Chris, Matt and Jonathan do not exist, despite any previous claims. He got me. We're all the same person. I (Jerome) have been writing under these aliases the entire time I have been working on other campaigns. I also used to write under the name of Scott Shields until I got hired under that pseudonym by another campaign. Thought you met Matt, Chris or Jonathan at Yearly Kos or some other event? Most likely you met one of the young fellows I paid to play those roles. They're just out of work, dime a dozen actors from Los Angeles. Anyone could have played them.

Raise your hand if you get that Singer is joking. Hey, John Carroll—put your hand down. The "media expert" took Singer seriously and reported his "scoop" about the blogger masquerading as many bloggers for the show. That led to this hilarious segment, featuring serious media analysts discussing these terrible bloggers who masquerade as other people to get money from politicians.
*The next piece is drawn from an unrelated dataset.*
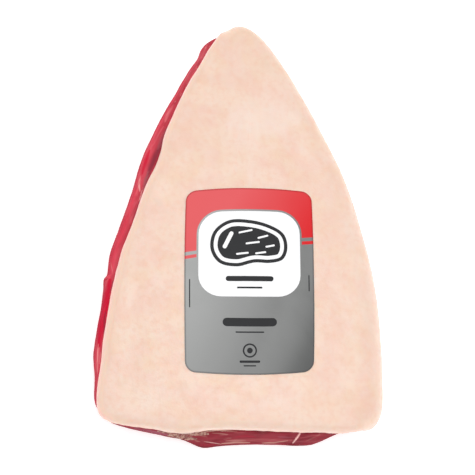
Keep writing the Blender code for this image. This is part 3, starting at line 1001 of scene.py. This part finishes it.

I have an actual degree from a journalism school stashed away somewhere, so I wince when I see journalistic "watchdogs" getting their shit wrong in such a slanderous Emily Litella manner. The problem with political blogging, including paid political blogging, is only that it's turned blogs from the interesting, amorphous status of 2000-2002 into a red team-blue team wrestling circuit. Ethically there's no problem with political blogging, and journalists routinely make themselves out to be morons when they suggest otherwise.